## Work to be completed
Write out the records again, exactly, leaving none out.

## Supplied material
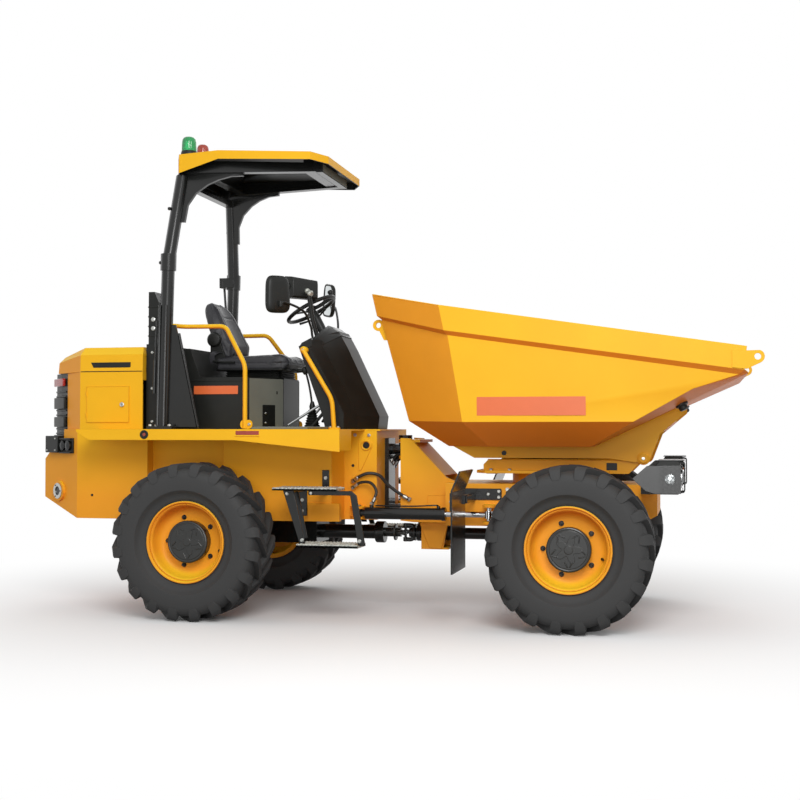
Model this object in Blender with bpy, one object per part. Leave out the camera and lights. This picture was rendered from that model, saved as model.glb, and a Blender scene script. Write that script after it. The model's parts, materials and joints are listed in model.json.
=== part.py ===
"""Site dumper with a swivel skip, hinged in the middle: an open canopied driver's deck and engine behind,
a turntable and tipping skip in front. Metres, +X forward, +Z up, origin under the middle of the bounding box.

Shapes are described in the axle frame: X from the rear axle, Y from the centre line, Z from the ground.
place() moves every object from there into the row frame.
"""

import math

import bmesh
import bpy

# Fits
GAP = 0.0003
PIN_CLEARANCE = 0.0009

# Running gear
WHEELBASE = 2.586
TRACK = 1.80
WHEEL_SEGMENTS = 24
TYRE_RADIUS = 0.5375
TYRE_WIDTH = 0.405
TYRE_BORE = 0.256
BEAD_HALF = 0.150
FLANGE_RADIUS = 0.280
HUB_RADIUS = 0.146
RIM_INNER = 0.243
DISC_Y = 0.020
HUB_Y = 0.125
SHAFT_Z = 0.548
PIVOT_X = WHEELBASE / 2
AXLE_TUBE_RADIUS = 0.072

# Rear chassis
REAR_X = -1.40
BODY_HALF = 0.65
ARCH_HALF = 0.55
SIDE_HALF = 0.60
NOSE_HALF = 0.34
NOSE_X = 1.16
PLATE = 0.012
FRAME_BOTTOM = 0.66
PAD_BOTTOM = 0.620
ENGINE_BOTTOM = 0.750
DECK_TOP = 1.305
DECK_SHEET = 0.012
DECK_HALF = 1.00
DECK_REAR = -0.84
DECK_FRONT = 1.07
SHELF_X = -1.17
SHELF_TOP = 1.175

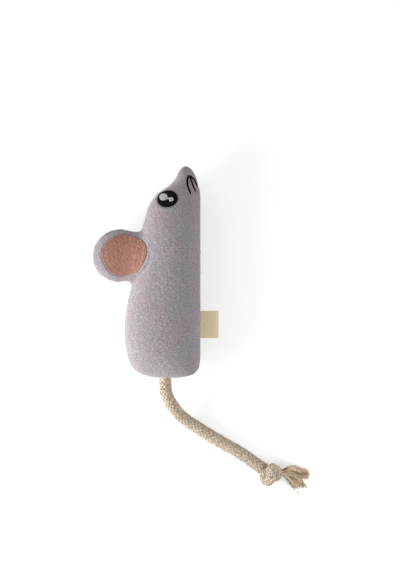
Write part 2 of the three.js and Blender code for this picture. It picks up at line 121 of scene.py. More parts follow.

## Solution for this exercise
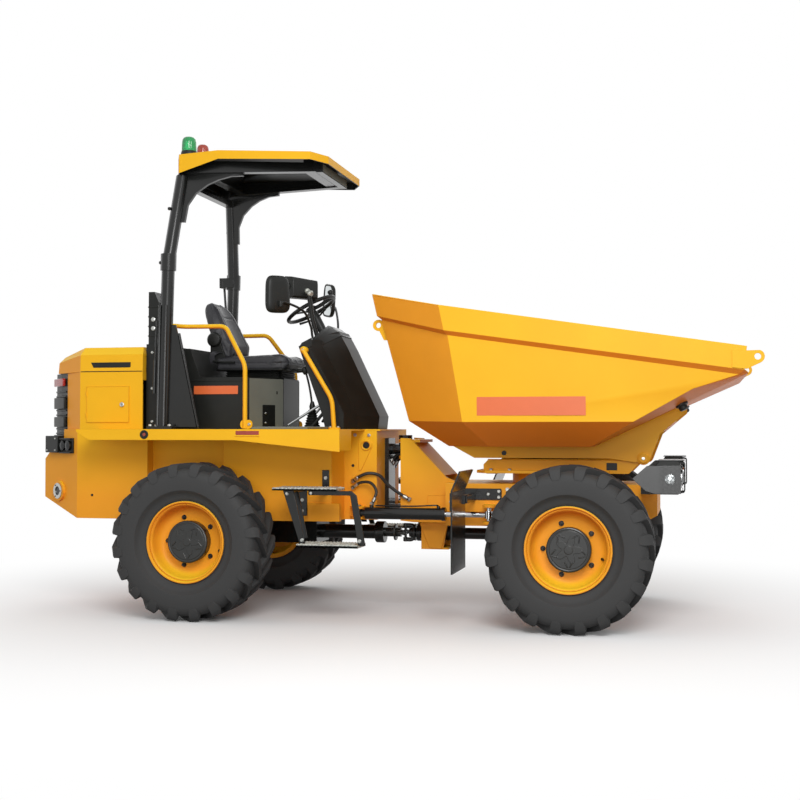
Model this object in Blender with bpy, one object per part. Leave out the camera and lights. This picture was rendered from that model, saved as model.glb, and a Blender scene script. Write that script after it. The model's parts, materials and joints are listed in model.json.
=== part.py ===
"""Site dumper with a swivel skip, hinged in the middle: an open canopied driver's deck and engine behind,
a turntable and tipping skip in front. Metres, +X forward, +Z up, origin under the middle of the bounding box.

Shapes are described in the axle frame: X from the rear axle, Y from the centre line, Z from the ground.
place() moves every object from there into the row frame.
"""

import math

import bmesh
import bpy

# Fits
GAP = 0.0003
PIN_CLEARANCE = 0.0009

# Running gear
WHEELBASE = 2.586
TRACK = 1.80
WHEEL_SEGMENTS = 24
TYRE_RADIUS = 0.5375
TYRE_WIDTH = 0.405
TYRE_BORE = 0.256
BEAD_HALF = 0.150
FLANGE_RADIUS = 0.280
HUB_RADIUS = 0.146
RIM_INNER = 0.243
DISC_Y = 0.020
HUB_Y = 0.125
SHAFT_Z = 0.548
PIVOT_X = WHEELBASE / 2
AXLE_TUBE_RADIUS = 0.072

# Rear chassis
REAR_X = -1.40
BODY_HALF = 0.65
ARCH_HALF = 0.55
SIDE_HALF = 0.60
NOSE_HALF = 0.34
NOSE_X = 1.16
PLATE = 0.012
FRAME_BOTTOM = 0.66
PAD_BOTTOM = 0.620
ENGINE_BOTTOM = 0.750
DECK_TOP = 1.305
DECK_SHEET = 0.012
DECK_HALF = 1.00
DECK_REAR = -0.84
DECK_FRONT = 1.07
SHELF_X = -1.17
SHELF_TOP = 1.175

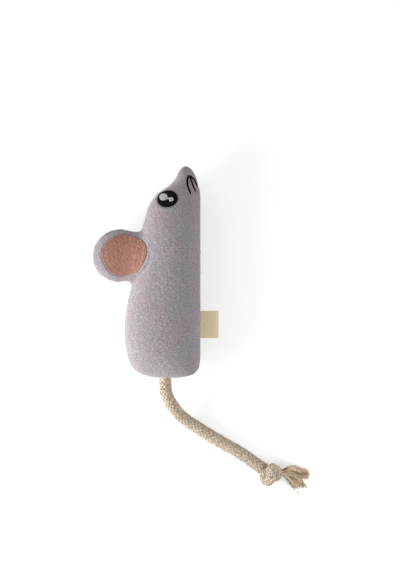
Write part 2 of the three.js and Blender code for this picture. It picks up at line 121 of scene.py. More parts follow.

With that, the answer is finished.